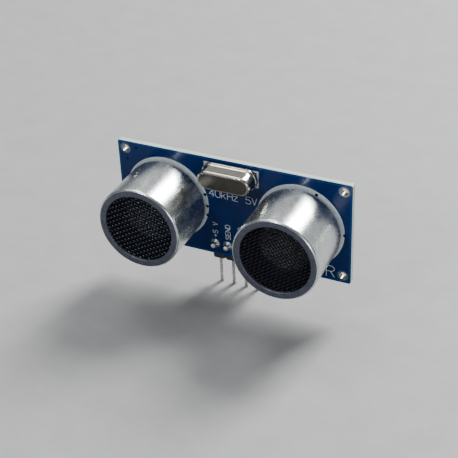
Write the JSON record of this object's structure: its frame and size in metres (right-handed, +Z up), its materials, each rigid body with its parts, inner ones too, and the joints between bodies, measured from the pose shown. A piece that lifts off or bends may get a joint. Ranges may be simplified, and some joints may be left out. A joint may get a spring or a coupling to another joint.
{
  "type": "ultrasonic distance sensor",
  "caption": "Ultrasonic distance sensor: a small circuit board carrying a round transmitter and receiver, a crystal and a right-angle pin header.",
  "frame": {"origin": "centre of the four corner holes, on the front face of the circuit board", "axes": "+X along the board towards the receiver, -Y the way both transducers face, +Z up, away from the header pins"},
  "size_m": [0.0454, 0.0153, 0.0283],
  "materials": {
    "fr4_laminate": "cut glass-epoxy edge",
    "blue_solder_mask": "glossy dark blue lacquer",
    "white_ink": "matt print",
    "tinned_copper": "hot-air tinned",
    "solder": "bright solder",
    "can_aluminium": "drawn, satin",
    "black_mesh": "black, satin",
    "cone_aluminium": "thin bright foil",
    "diaphragm_brass": "plain",
    "piezo_ceramic": "silvered face",
    "silicone_rubber": "soft, matt",
    "black_nylon": "moulded",
    "tinned_pin": "tinned",
    "enamelled_wire": "copper, enamelled",
    "nickel_silver": "bright drawn can",
    "seal_glass": "dark sealing glass",
    "quartz": "lapped quartz with silver electrodes",
    "moulding_compound": "fine-grained black epoxy",
    "silicon": "polished die on a copper paddle",
    "alumina": "white fired body",
    "resistor_glaze": "black overcoat",
    "capacitor_ceramic": "tan fired body"
  },
  "bodies": {
    "root": {"amplifier_die": "silicon", "amplifier_leads": "tinned_pin", "amplifier_package": "moulding_compound", "board_core": "fr4_laminate", "chip_capacitor_bodies": "capacitor_ceramic", "chip_capacitor_terminals": "tinned_copper", "chip_resistor_bodies": "alumina", "chip_resistor_overcoats": "resistor_glaze", "chip_resistor_terminals": "tinned_copper", "corner_hole_plating": "tinned_copper", "crystal_base": "nickel_silver", "crystal_blank": "quartz", "crystal_can": "nickel_silver", "crystal_clips": "tinned_pin", "crystal_glass_seals": "seal_glass", "crystal_hole_plating": "tinned_copper", "crystal_leads": "tinned_pin", "crystal_solder": "solder", "driver_die": "silicon", "driver_leads": "tinned_pin", "driver_package": "moulding_compound", "front_legend_ink": "white_ink", "front_solder_mask": "blue_solder_mask", "header_body": "black_nylon", "header_hole_plating": "tinned_copper", "header_pins": "tinned_pin", "header_solder": "solder", "microcontroller_die": "silicon", "microcontroller_leads": "tinned_pin", "microcontroller_package": "moulding_compound", "rear_legend_ink": "white_ink", "rear_solder_lands": "tinned_copper", "rear_solder_mask": "blue_solder_mask", "receiver_base": "black_nylon", "receiver_can": "can_aluminium", "receiver_cone": "cone_aluminium", "receiver_damping_ring": "silicone_rubber", "receiver_diaphragm": "diaphragm_brass", "receiver_grille": "black_mesh", "receiver_lead_wires": "enamelled_wire", "receiver_piezo_disc": "piezo_ceramic", "receiver_pins": "tinned_pin", "surface_solder": "solder", "transducer_hole_plating": "tinned_copper", "transducer_solder": "solder", "transistor_leads": "tinned_pin", "transistor_package": "moulding_compound", "transmitter_base": "black_nylon", "transmitter_can": "can_aluminium", "transmitter_cone": "cone_aluminium", "transmitter_damping_ring": "silicone_rubber", "transmitter_diaphragm": "diaphragm_brass", "transmitter_grille": "black_mesh", "transmitter_lead_wires": "enamelled_wire", "transmitter_piezo_disc": "piezo_ceramic", "transmitter_pins": "tinned_pin", "via_plating": "tinned_copper"}
  },
  "joints": []
}
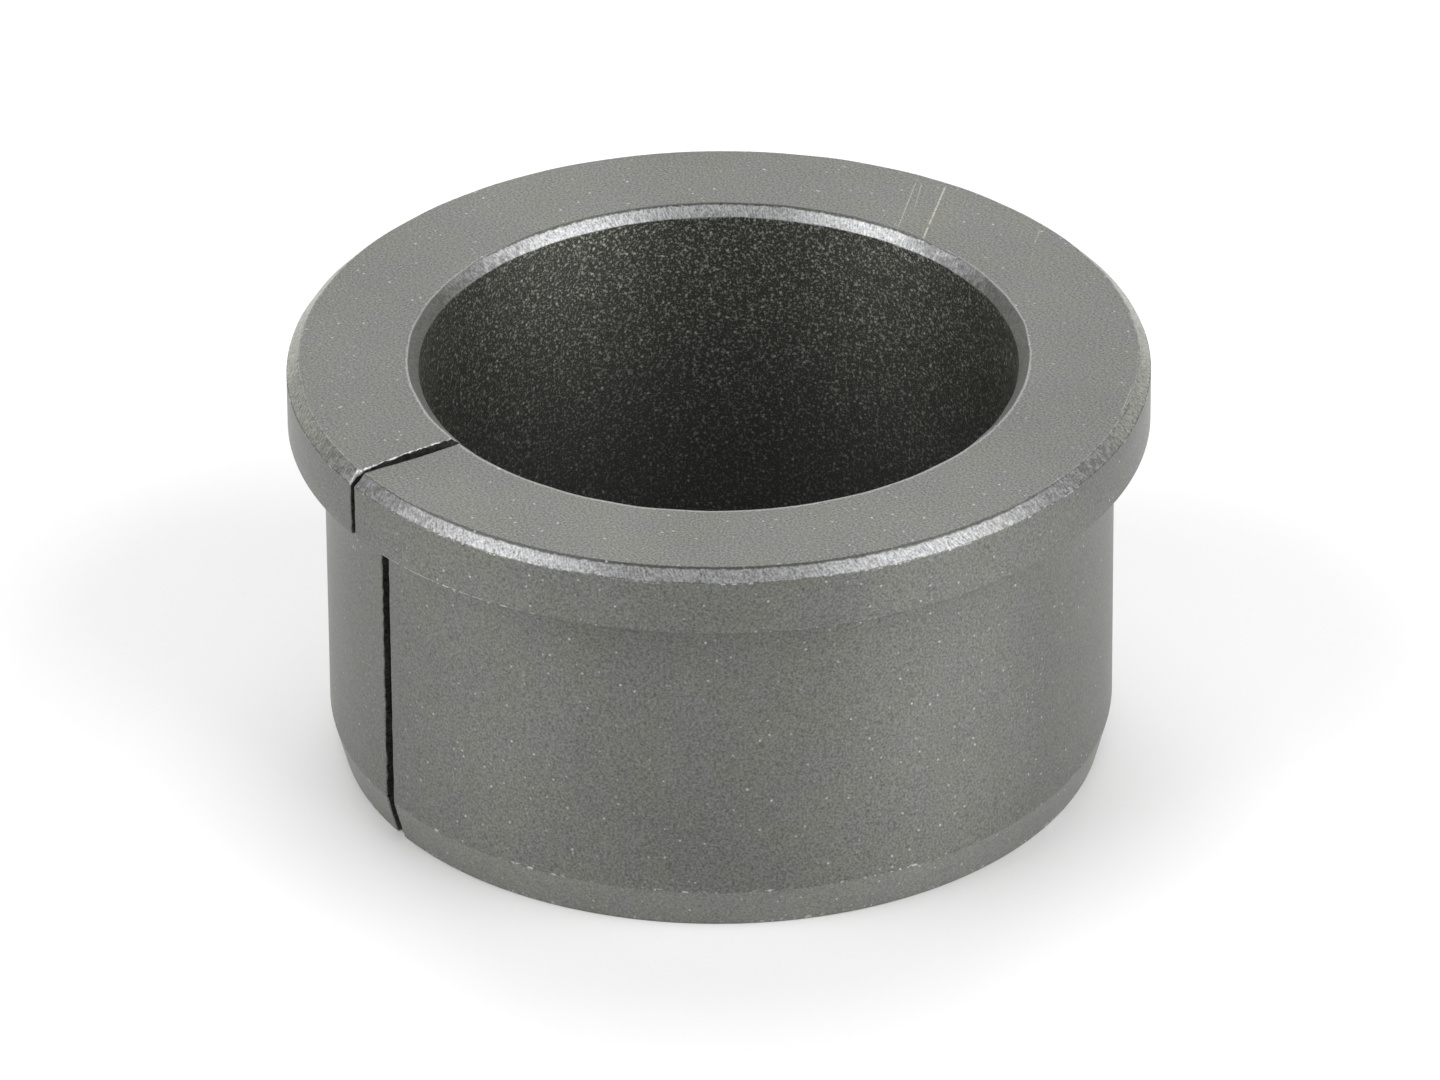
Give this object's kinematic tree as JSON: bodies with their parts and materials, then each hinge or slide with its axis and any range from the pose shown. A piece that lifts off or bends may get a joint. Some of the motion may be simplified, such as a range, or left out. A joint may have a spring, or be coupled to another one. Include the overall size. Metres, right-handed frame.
{
  "type": "split flanged bushing",
  "caption": "Split flanged sleeve bushing: a short thick-walled sleeve with a thin flange, a plain bore, a tapered lead-in and one narrow slit along its whole length.",
  "frame": {"origin": "centre of the bottom face, the end with the lead-in taper", "axes": "+Z along the bore towards the flange, -Y through the slit"},
  "size_m": [0.036, 0.036, 0.018],
  "materials": {
    "bush_metal": "dark grey matte surface film over fine-grained metal, worn bright on the chamfers"
  },
  "bodies": {
    "root": {"split_flanged_bush": "bush_metal"}
  },
  "joints": []
}
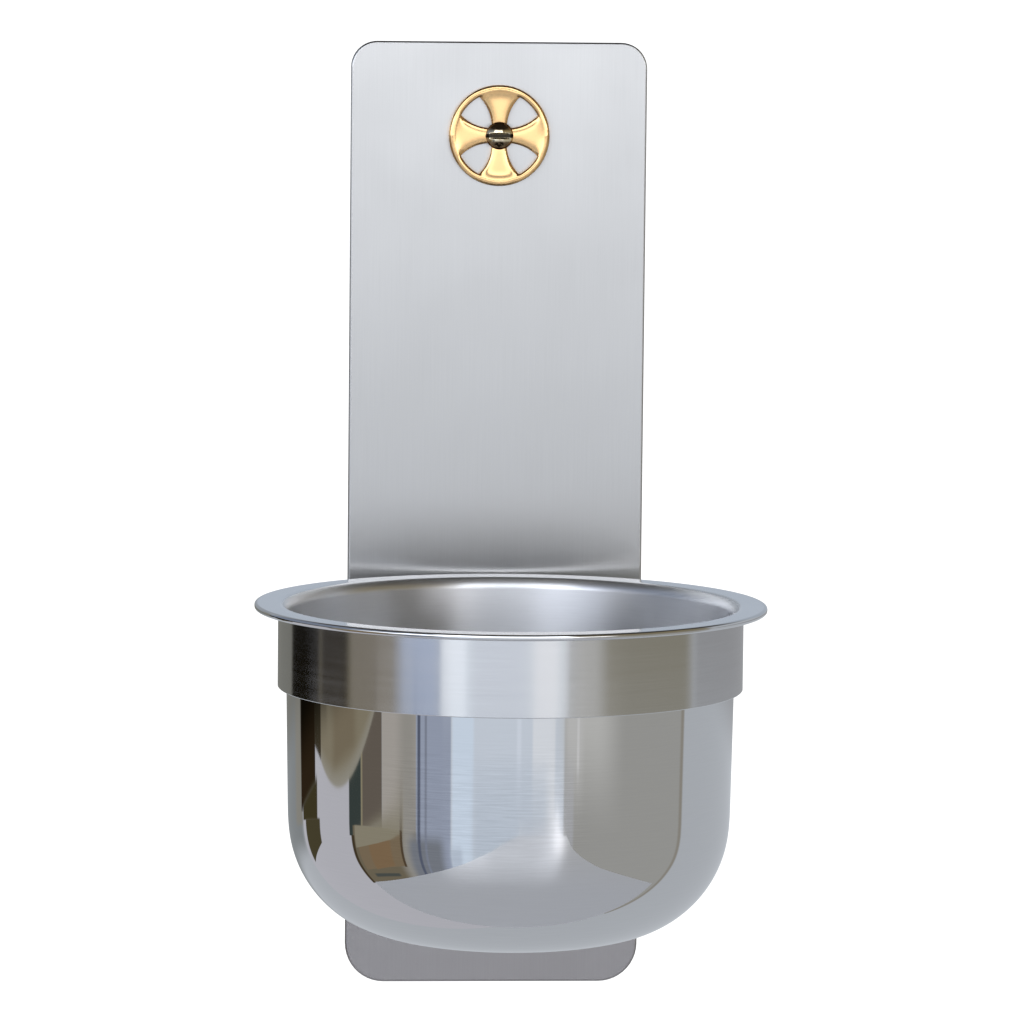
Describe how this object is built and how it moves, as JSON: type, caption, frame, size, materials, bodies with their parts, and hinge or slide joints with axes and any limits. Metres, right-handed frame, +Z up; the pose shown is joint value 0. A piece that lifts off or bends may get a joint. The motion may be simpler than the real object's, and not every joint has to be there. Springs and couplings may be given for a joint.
{
  "type": "holy water stoup",
  "caption": "Wall-hung holy water stoup: a steel back plate with a pierced brass cross carries a ring, in which a lift-out steel bowl hangs by its rim.",
  "frame": {"origin": "middle of the back plate's rear face, which lies on the wall", "axes": "+X to the right as seen from the room, +Y into the wall, +Z up along the plate"},
  "size_m": [0.152, 0.157, 0.292],
  "materials": {
    "satin_plate": "satin, fine vertical grain",
    "turned_steel": "plain turned steel",
    "brushed_band": "brushed round the band",
    "screw_steel": "plain machined steel",
    "polished_bowl": "polished outside with a fine brushing, satin inside",
    "polished_brass": "polished",
    "dark_brass": "polished, darkened"
  },
  "bodies": {
    "bracket": {"back_plate": "satin_plate", "ring_standoff": "turned_steel", "bowl_ring": "brushed_band", "ring_screw_upper": "screw_steel", "ring_screw_lower": "screw_steel", "emblem": "polished_brass", "emblem_screw": "dark_brass"},
    "bowl": {"bowl": "polished_bowl"}
  },
  "joints": [
    {"name": "bowl_lift", "type": "slide", "parent": "bracket", "child": "bowl", "axis": [0, 0, 1], "range_m": [0, 0.11]}
  ]
}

Required task
Copy every line of the material, please, keeping it exactly the same.

Finished task
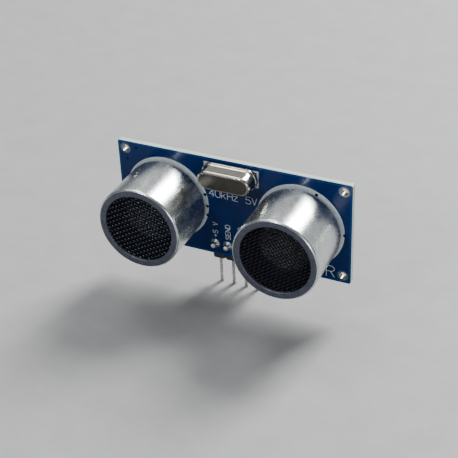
Write the JSON record of this object's structure: its frame and size in metres (right-handed, +Z up), its materials, each rigid body with its parts, inner ones too, and the joints between bodies, measured from the pose shown. A piece that lifts off or bends may get a joint. Ranges may be simplified, and some joints may be left out. A joint may get a spring or a coupling to another joint.
{
  "type": "ultrasonic distance sensor",
  "caption": "Ultrasonic distance sensor: a small circuit board carrying a round transmitter and receiver, a crystal and a right-angle pin header.",
  "frame": {"origin": "centre of the four corner holes, on the front face of the circuit board", "axes": "+X along the board towards the receiver, -Y the way both transducers face, +Z up, away from the header pins"},
  "size_m": [0.0454, 0.0153, 0.0283],
  "materials": {
    "fr4_laminate": "cut glass-epoxy edge",
    "blue_solder_mask": "glossy dark blue lacquer",
    "white_ink": "matt print",
    "tinned_copper": "hot-air tinned",
    "solder": "bright solder",
    "can_aluminium": "drawn, satin",
    "black_mesh": "black, satin",
    "cone_aluminium": "thin bright foil",
    "diaphragm_brass": "plain",
    "piezo_ceramic": "silvered face",
    "silicone_rubber": "soft, matt",
    "black_nylon": "moulded",
    "tinned_pin": "tinned",
    "enamelled_wire": "copper, enamelled",
    "nickel_silver": "bright drawn can",
    "seal_glass": "dark sealing glass",
    "quartz": "lapped quartz with silver electrodes",
    "moulding_compound": "fine-grained black epoxy",
    "silicon": "polished die on a copper paddle",
    "alumina": "white fired body",
    "resistor_glaze": "black overcoat",
    "capacitor_ceramic": "tan fired body"
  },
  "bodies": {
    "root": {"amplifier_die": "silicon", "amplifier_leads": "tinned_pin", "amplifier_package": "moulding_compound", "board_core": "fr4_laminate", "chip_capacitor_bodies": "capacitor_ceramic", "chip_capacitor_terminals": "tinned_copper", "chip_resistor_bodies": "alumina", "chip_resistor_overcoats": "resistor_glaze", "chip_resistor_terminals": "tinned_copper", "corner_hole_plating": "tinned_copper", "crystal_base": "nickel_silver", "crystal_blank": "quartz", "crystal_can": "nickel_silver", "crystal_clips": "tinned_pin", "crystal_glass_seals": "seal_glass", "crystal_hole_plating": "tinned_copper", "crystal_leads": "tinned_pin", "crystal_solder": "solder", "driver_die": "silicon", "driver_leads": "tinned_pin", "driver_package": "moulding_compound", "front_legend_ink": "white_ink", "front_solder_mask": "blue_solder_mask", "header_body": "black_nylon", "header_hole_plating": "tinned_copper", "header_pins": "tinned_pin", "header_solder": "solder", "microcontroller_die": "silicon", "microcontroller_leads": "tinned_pin", "microcontroller_package": "moulding_compound", "rear_legend_ink": "white_ink", "rear_solder_lands": "tinned_copper", "rear_solder_mask": "blue_solder_mask", "receiver_base": "black_nylon", "receiver_can": "can_aluminium", "receiver_cone": "cone_aluminium", "receiver_damping_ring": "silicone_rubber", "receiver_diaphragm": "diaphragm_brass", "receiver_grille": "black_mesh", "receiver_lead_wires": "enamelled_wire", "receiver_piezo_disc": "piezo_ceramic", "receiver_pins": "tinned_pin", "surface_solder": "solder", "transducer_hole_plating": "tinned_copper", "transducer_solder": "solder", "transistor_leads": "tinned_pin", "transistor_package": "moulding_compound", "transmitter_base": "black_nylon", "transmitter_can": "can_aluminium", "transmitter_cone": "cone_aluminium", "transmitter_damping_ring": "silicone_rubber", "transmitter_diaphragm": "diaphragm_brass", "transmitter_grille": "black_mesh", "transmitter_lead_wires": "enamelled_wire", "transmitter_piezo_disc": "piezo_ceramic", "transmitter_pins": "tinned_pin", "via_plating": "tinned_copper"}
  },
  "joints": []
}
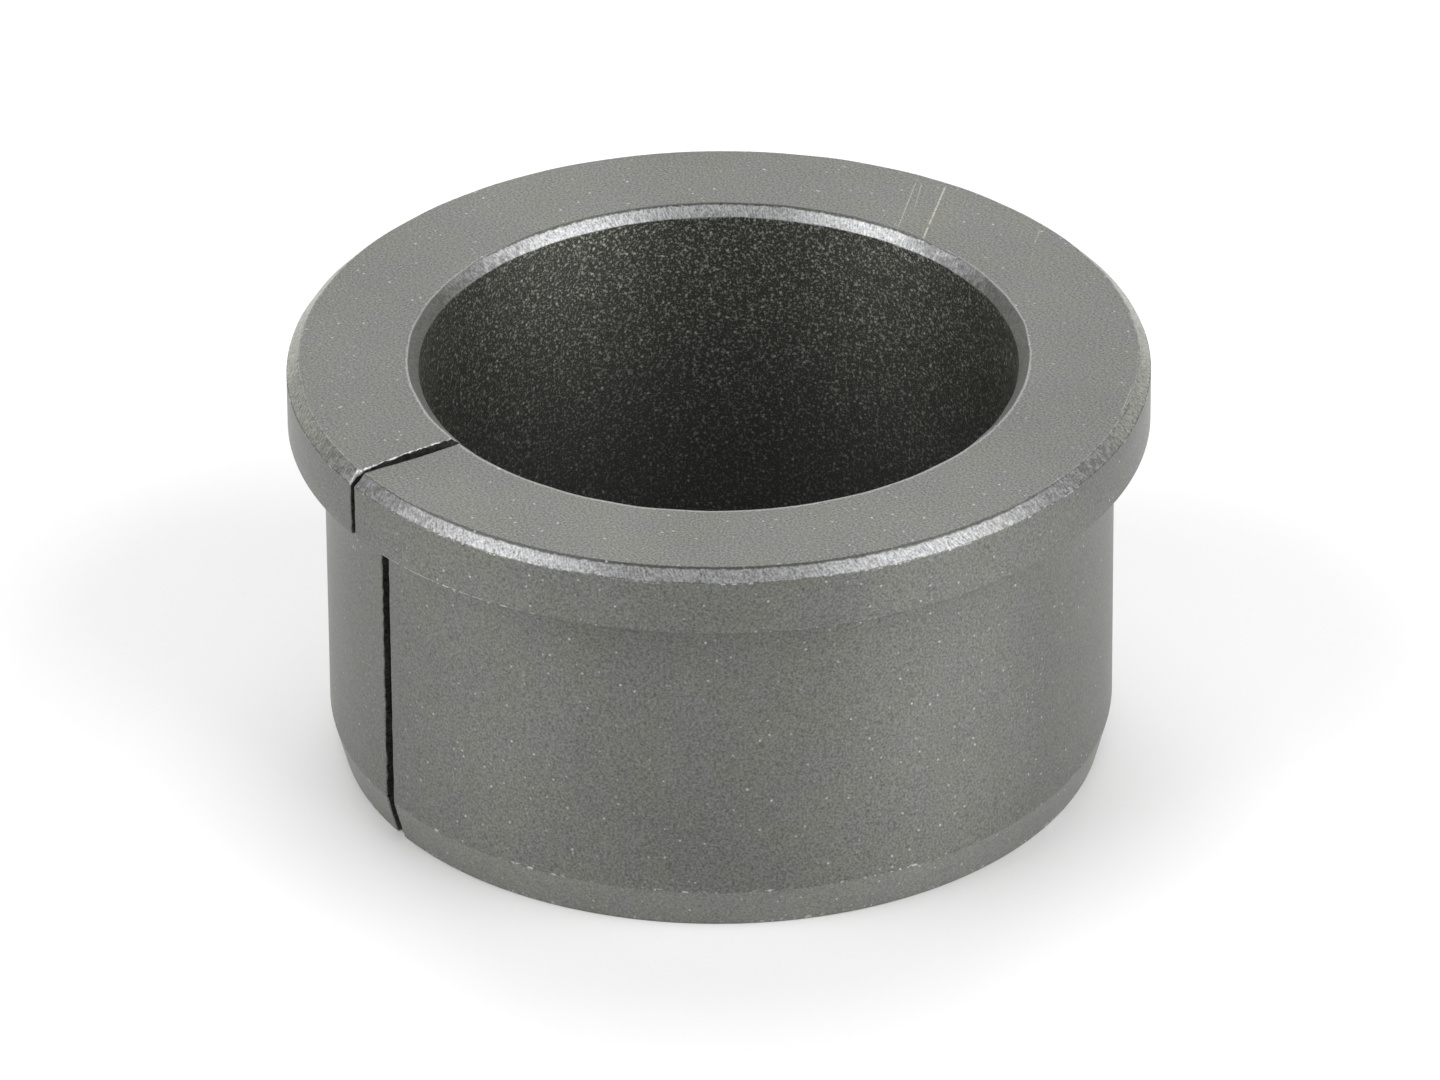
Give this object's kinematic tree as JSON: bodies with their parts and materials, then each hinge or slide with its axis and any range from the pose shown. A piece that lifts off or bends may get a joint. Some of the motion may be simplified, such as a range, or left out. A joint may have a spring, or be coupled to another one. Include the overall size. Metres, right-handed frame.
{
  "type": "split flanged bushing",
  "caption": "Split flanged sleeve bushing: a short thick-walled sleeve with a thin flange, a plain bore, a tapered lead-in and one narrow slit along its whole length.",
  "frame": {"origin": "centre of the bottom face, the end with the lead-in taper", "axes": "+Z along the bore towards the flange, -Y through the slit"},
  "size_m": [0.036, 0.036, 0.018],
  "materials": {
    "bush_metal": "dark grey matte surface film over fine-grained metal, worn bright on the chamfers"
  },
  "bodies": {
    "root": {"split_flanged_bush": "bush_metal"}
  },
  "joints": []
}
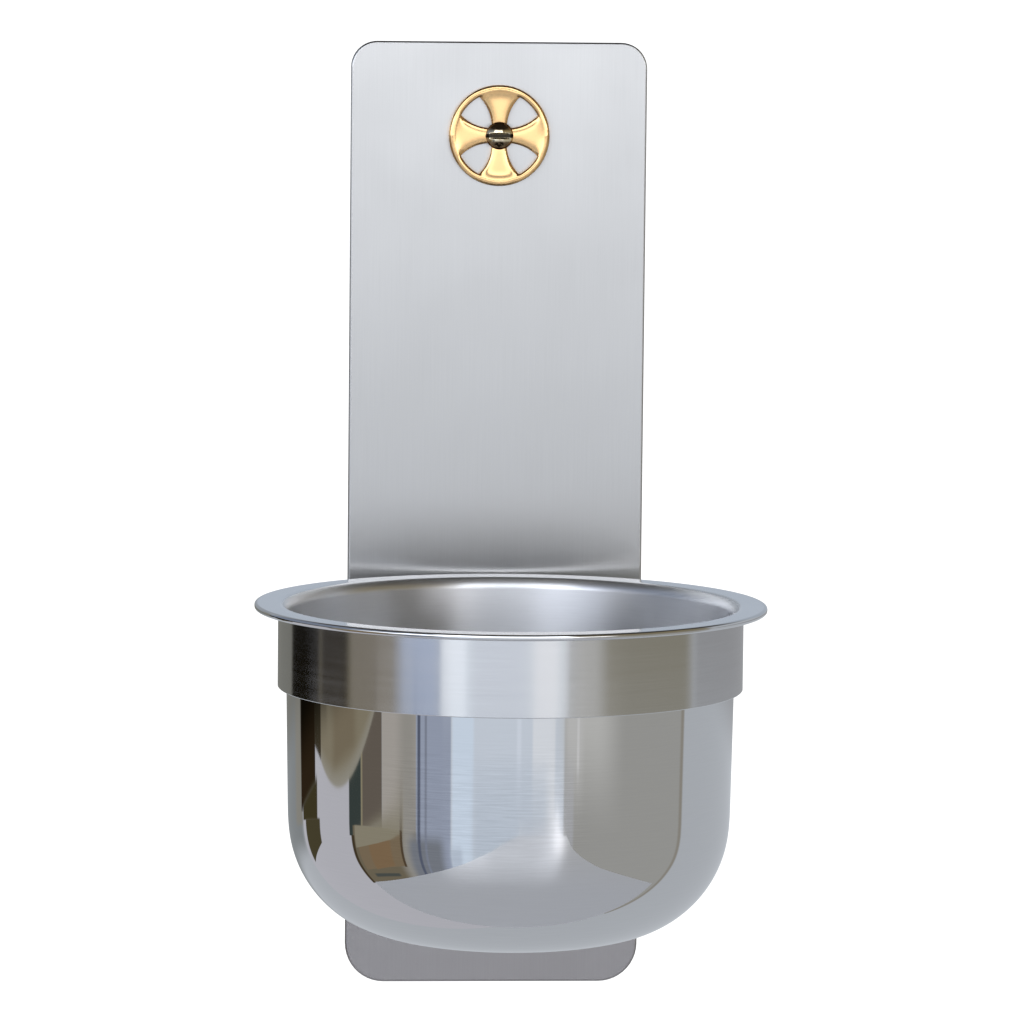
Describe how this object is built and how it moves, as JSON: type, caption, frame, size, materials, bodies with their parts, and hinge or slide joints with axes and any limits. Metres, right-handed frame, +Z up; the pose shown is joint value 0. A piece that lifts off or bends may get a joint. The motion may be simpler than the real object's, and not every joint has to be there. Springs and couplings may be given for a joint.
{
  "type": "holy water stoup",
  "caption": "Wall-hung holy water stoup: a steel back plate with a pierced brass cross carries a ring, in which a lift-out steel bowl hangs by its rim.",
  "frame": {"origin": "middle of the back plate's rear face, which lies on the wall", "axes": "+X to the right as seen from the room, +Y into the wall, +Z up along the plate"},
  "size_m": [0.152, 0.157, 0.292],
  "materials": {
    "satin_plate": "satin, fine vertical grain",
    "turned_steel": "plain turned steel",
    "brushed_band": "brushed round the band",
    "screw_steel": "plain machined steel",
    "polished_bowl": "polished outside with a fine brushing, satin inside",
    "polished_brass": "polished",
    "dark_brass": "polished, darkened"
  },
  "bodies": {
    "bracket": {"back_plate": "satin_plate", "ring_standoff": "turned_steel", "bowl_ring": "brushed_band", "ring_screw_upper": "screw_steel", "ring_screw_lower": "screw_steel", "emblem": "polished_brass", "emblem_screw": "dark_brass"},
    "bowl": {"bowl": "polished_bowl"}
  },
  "joints": [
    {"name": "bowl_lift", "type": "slide", "parent": "bracket", "child": "bowl", "axis": [0, 0, 1], "range_m": [0, 0.11]}
  ]
}